STATED GOAL: Reproduce the material exactly, omitting nothing.

---------------

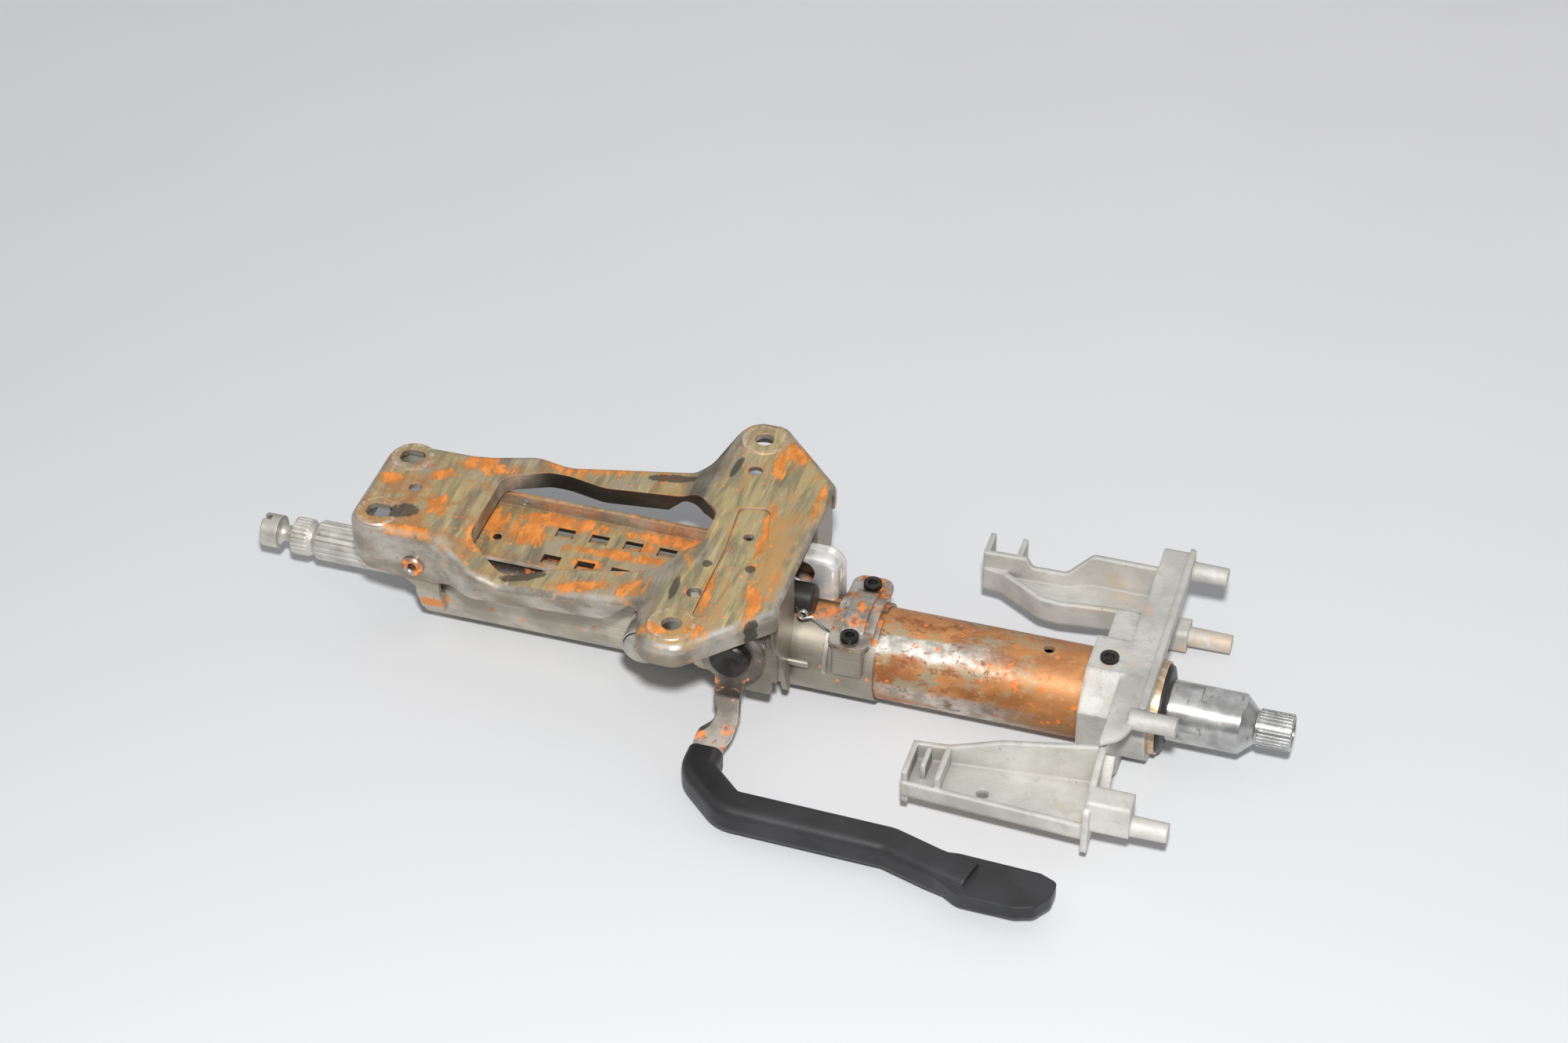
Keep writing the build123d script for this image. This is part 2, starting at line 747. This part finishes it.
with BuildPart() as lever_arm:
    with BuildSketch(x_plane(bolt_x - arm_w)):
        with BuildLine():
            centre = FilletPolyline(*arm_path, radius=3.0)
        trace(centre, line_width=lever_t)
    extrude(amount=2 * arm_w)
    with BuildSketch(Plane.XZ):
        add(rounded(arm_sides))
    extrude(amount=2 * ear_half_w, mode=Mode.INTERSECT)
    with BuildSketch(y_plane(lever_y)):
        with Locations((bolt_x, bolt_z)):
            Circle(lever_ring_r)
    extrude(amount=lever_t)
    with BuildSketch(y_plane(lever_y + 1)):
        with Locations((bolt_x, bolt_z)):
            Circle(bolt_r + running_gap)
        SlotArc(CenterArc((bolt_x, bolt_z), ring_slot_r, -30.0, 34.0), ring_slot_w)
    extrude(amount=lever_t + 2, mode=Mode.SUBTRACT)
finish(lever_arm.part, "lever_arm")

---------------

SOLUTION TO THIS PROBLEM:
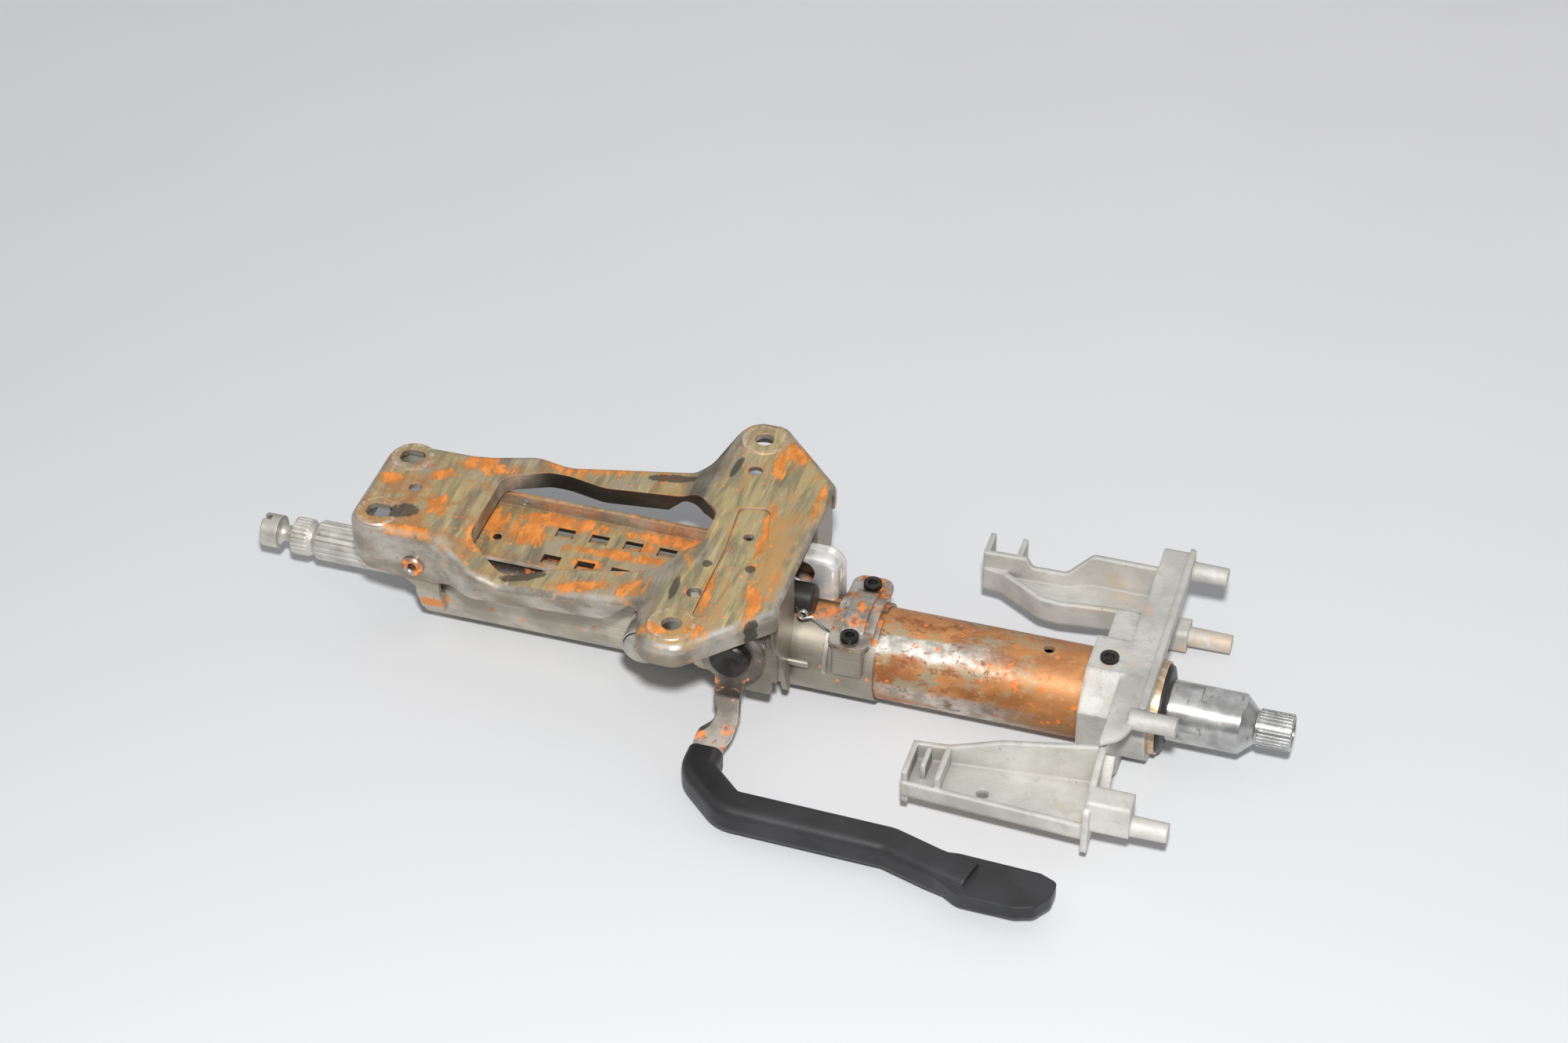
Keep writing the build123d script for this image. This is part 2, starting at line 747. This part finishes it.
with BuildPart() as lever_arm:
    with BuildSketch(x_plane(bolt_x - arm_w)):
        with BuildLine():
            centre = FilletPolyline(*arm_path, radius=3.0)
        trace(centre, line_width=lever_t)
    extrude(amount=2 * arm_w)
    with BuildSketch(Plane.XZ):
        add(rounded(arm_sides))
    extrude(amount=2 * ear_half_w, mode=Mode.INTERSECT)
    with BuildSketch(y_plane(lever_y)):
        with Locations((bolt_x, bolt_z)):
            Circle(lever_ring_r)
    extrude(amount=lever_t)
    with BuildSketch(y_plane(lever_y + 1)):
        with Locations((bolt_x, bolt_z)):
            Circle(bolt_r + running_gap)
        SlotArc(CenterArc((bolt_x, bolt_z), ring_slot_r, -30.0, 34.0), ring_slot_w)
    extrude(amount=lever_t + 2, mode=Mode.SUBTRACT)
finish(lever_arm.part, "lever_arm")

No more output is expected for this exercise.